Going Long vs. Short
- Long Position: Buying a futures contract, betting that the price of the underlying asset will *increase*. You profit if the price goes up. Related to bullish sentiment.
- Short Position: Selling a futures contract, betting that the price of the underlying asset will *decrease*. You profit if the price goes down. Related to bearish sentiment.
Understanding Leverage
Futures trading offers significant leverage. This means you can control a large amount of the underlying asset with a relatively small amount of capital (your margin). While leverage can amplify profits, it *also* amplifies losses. For example, with 10x leverage, a 1% move against you results in a 10% loss of your margin. Risk management is therefore paramount. Consider using stop-loss orders to mitigate risk.
Contract Specifications
Each futures contract has specific details outlined in its "contract specifications." This includes:
- Tick Size: The minimum price fluctuation allowed.
- Tick Value: The monetary value of one tick.
- Exchange: Where the contract is traded (e.g., CME, Binance Futures).
Futures Pricing & Basis
The futures price is influenced by several factors, including:
- Spot Price: The current market price of the underlying asset.
- Cost of Carry: Includes storage costs, insurance, and financing charges.
- Convenience Yield: Reflects the benefits of holding the physical asset.
- Time to Expiration: As the expiration date approaches, the futures price tends to converge towards the spot price. This is known as contango or backwardation.
Common Futures Trading Strategies
Many strategies can be employed in futures trading:
- Trend Following: Identifying and profiting from established trends using moving averages or MACD.
- Range Trading: Capitalizing on price fluctuations within a defined range, often using support and resistance levels.
- Breakout Trading: Entering a position when the price breaks through a key support or resistance level.
- Arbitrage: Exploiting price differences between different markets or futures contracts.
- Hedging: Using futures contracts to offset the risk of price fluctuations in an existing asset position. Delta hedging is a more advanced technique.
- Scalping: Making numerous small profits from tiny price changes.
- Day Trading: Closing all positions before the end of the trading day.
- Swing Trading: Holding positions for several days or weeks to profit from larger price swings.
Technical Analysis & Volume Analysis
Successful futures trading often relies on both technical analysis and volume analysis:
- Technical Analysis: Using historical price data and charting patterns to predict future price movements (e.g., Fibonacci retracements, chart patterns, Bollinger Bands).

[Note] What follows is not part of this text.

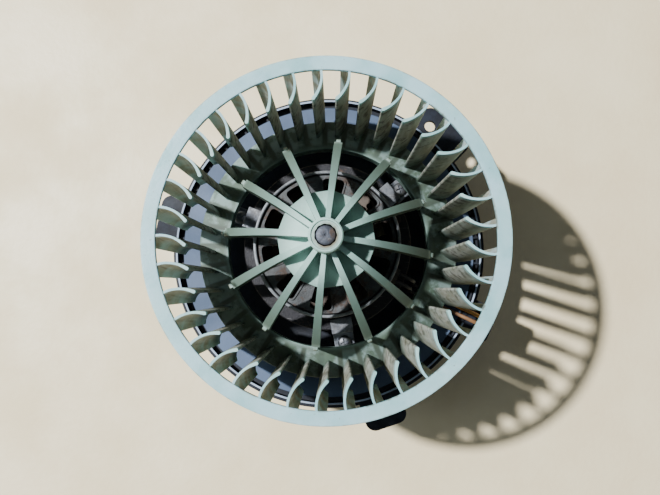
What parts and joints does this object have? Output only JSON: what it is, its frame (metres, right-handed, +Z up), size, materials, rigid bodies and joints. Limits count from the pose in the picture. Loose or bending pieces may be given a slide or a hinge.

- Volume Analysis: Analyzing trading volume to confirm trends, identify potential reversals, and assess the strength of price movements (e.g., On Balance Volume (OBV), Volume Weighted Average Price (VWAP)). Order flow analysis provides more granular insights.
Risk Management is Crucial
Futures trading carries substantial risk. Always:
- Use stop-loss orders.
- Manage your position sizing.
- Understand your risk tolerance.
- Never risk more than you can afford to lose.
- Be aware of black swan events.
Resources for Further Learning
Further research should include understanding funding rates (particularly in perpetual futures), order books, and the mechanics of different exchange platforms.